During the last three years, we also completed a number of other smaller acquisitions within both of our
operating segments. Financial results for our business acquisitions have been included in our consolidated financial
statements since their respective acquisition dates. Purchase prices for our business acquisitions have been allocated
based on estimated fair values at the date of acquisition.
Goodwill recognized for our business acquisitions is generally not expected to be deductible for tax purposes.
However, if we acquire the assets of a company, the goodwill may be deductible for tax purposes. The pro forma
results of operations for our business acquisitions and the results of operations for these acquisitions since the
acquisition date have not been presented because the effects were not material to the consolidated financial
statements on either an individual or an aggregate basis.
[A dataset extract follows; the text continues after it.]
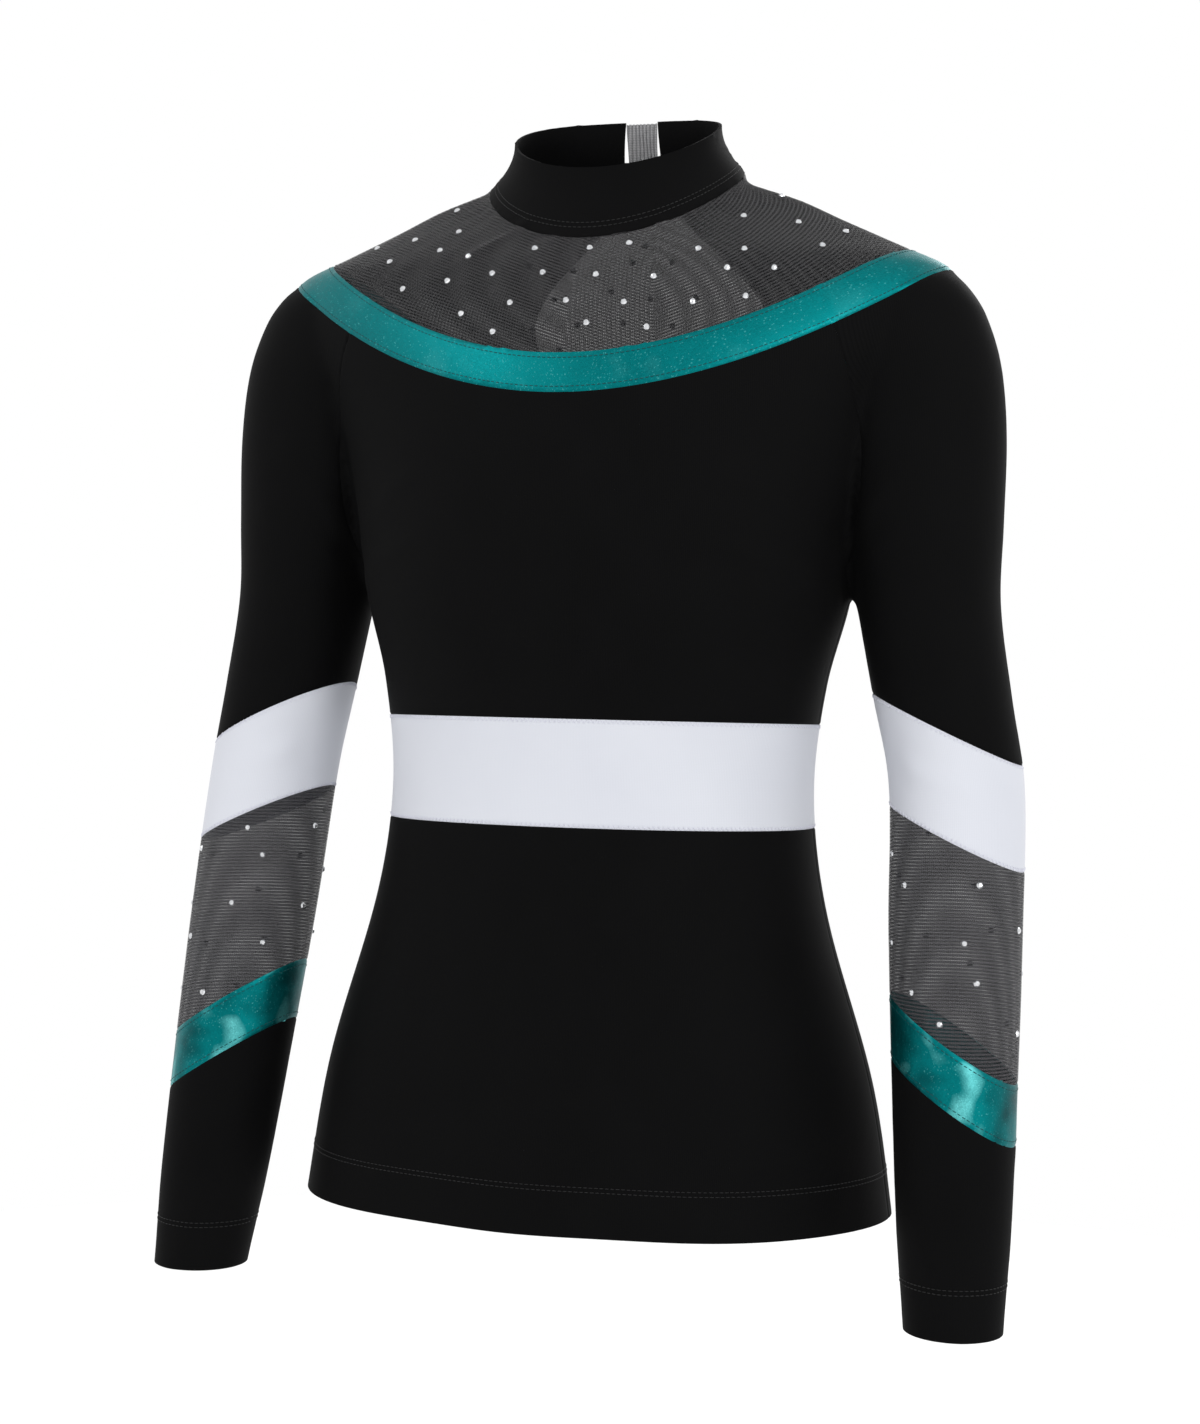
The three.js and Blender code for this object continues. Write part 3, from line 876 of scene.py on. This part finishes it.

3. Share-Based Compensation
We provide share-based compensation for our employees, officers and non-employee directors, including stock
options, an employee stock purchase plan, restricted stock units (“RSUs”) and performance-based restricted stock
units (“PeRSUs”) (collectively, “share-based awards”). Most of our share-based awards are granted in the first
quarter of each fiscal year.
Compensation expense for the share-based awards is recognized for the portion of awards ultimately expected
to vest. We estimate the number of share-based awards, which will ultimately vest primarily based on historical
experience. The estimated forfeiture rate established upon grant is re-assessed throughout the requisite service
period. As required, the forfeiture estimates are adjusted to reflect actual forfeitures when an award vests. The
actual forfeitures in future reporting periods could be higher or lower than current estimates.